My Mother Always Told Me . . .

by Sheila on April 7, 2015

Three years ago, I had the pleasure of interviewing, then 96-year-old, Minnie.  She was such a delight. During our conversation, she several times pointed her finger at me, with emphasis, stating, “My mother always told me, ‘Idle hands are the devil’s workshop .'”

It got me to thinking what fun it would be to hear what others’ mothers told them. So I went home and registered this domain. It has been sitting untouched for a while now and may continue to be quiet for a bit longer.

In the meantime though, if you happen on this site I’d love you to share in the comments below some of the things your mother always told you.

As for me, it would be nice to think that my mother always told me to finish what I started.  Unfortunately, I don’t recall that one. If that were so this blog would be much further along.

I do remember clearly though my mother’s parting words the night I got married, before my beloved Sam and I left for our honeymoon. “Never go to bed angry,”  she stated and we did not. At least we never slept in different rooms. Our last words were almost always, “I love you,” no matter what preceded it.  More of this is covered on my Love With No Regrets site.

My mother did add one interesting, final piece of advice, as we were leaving.  It’s one that we used almost right away.

She counseled, “If you ever get to a hotel and it has twin beds, have them put the beds together, turning the mattresses horizontally so that there won’t be a crack or space between you.” And so we did, to the shaking heads of the men who did this for us.  It was in a tropical area, long before the days of king-size beds.

So what are some of your memories of advice you received from your mother?  Did you follow what she said? Please share in the comments.

{ 6 comments… read them below or add one }

Adela Rubio April 7, 2015 at 11:08 pm

I remember when my mother told me, “The only thing that’s CERTAIN is CHANGE!” When she said it, it struck me like a lightning bolt. I was transfixed and the words seemed to echo infinitely in my being. The remembrance still carries the same effect. It’s almost like the heavens parting, and angelic choirs singing, LOL! What’s TRUE has that kind of effect.

Love the idea for this blog, Sheila. Thanks for the inspiration to share one of my Mom’s ‘gem moments.’

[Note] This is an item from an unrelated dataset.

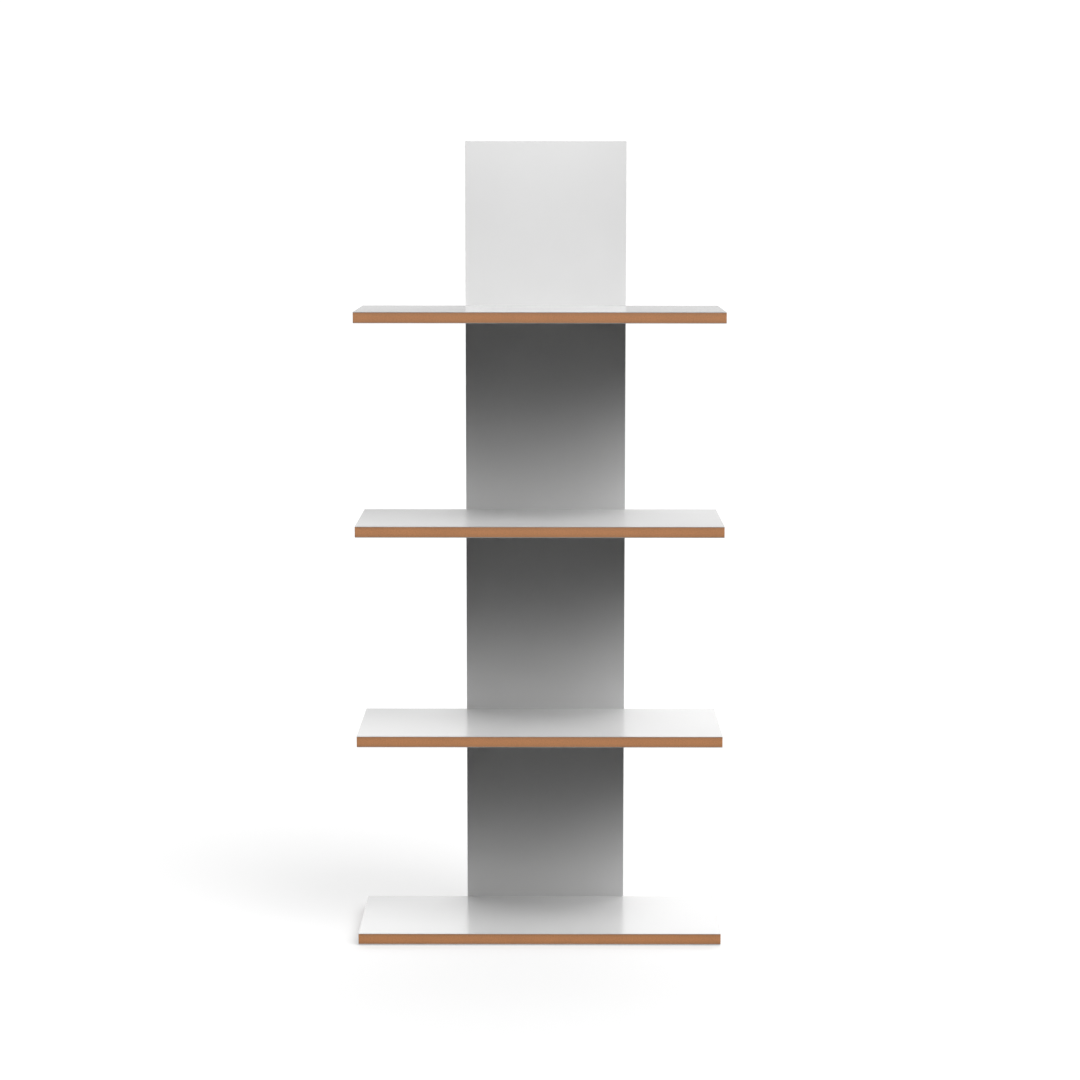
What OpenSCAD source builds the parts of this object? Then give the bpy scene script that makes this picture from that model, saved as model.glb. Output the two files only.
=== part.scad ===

Sheila April 7, 2015 at 11:25 pm

Love it, Adela. In the meantime, I’ve been waiting for a Kindle or eBook with your mother’s favorite recipes. Although I’ve never met her, I have a visual of her hands stirring a mixture in a huge pot. The hands I’m imaging are somewhat like Minnie’s here. I will add some more photos of her expressive hands and face.

Thanks also for the acknowledgment. In FUN!!!


Cyndi April 16, 2015 at 10:10 pm

The most significant words my mom often spoke to me were, “You can be ANYTHING or do ANYTHING you choose!” You can’t go wrong with that kind of voice in you head.


Sheila April 17, 2015 at 3:46 am

Absolutely, Cyndi. What a great message to be growing up with and carrying with you, guiding you throughout your life.


Lynn Sanders August 3, 2015 at 3:59 pm

Sheila, thanks so much for writing this blog. It’s very special to share what our mothers told us. My mom said so many gems of wisdom, and I remember feeling so distraught when she suddenly passed away because I didn’t want to forget anything. She loved the Latin motto, “Carpe Diem!” (Seize the day) and wrote to me that she was “carping” as much as she could. When I was worried about something, she’d gently say, “A year from now… do you think this will be important?” She always had a smile on her face, and let us know how important it was to keep in touch with family.


Sheila August 4, 2015 at 2:51 pm

What a wise mother, Lynn, and what a beautiful memories. Thanks for sharing them with us. I’m making notes of these thoughts and reminders for myself. I love “carping as much as [we can]” throughout the day… the reminder of “will it be important a year from now” and, of course, the importance of keeping in touch with family.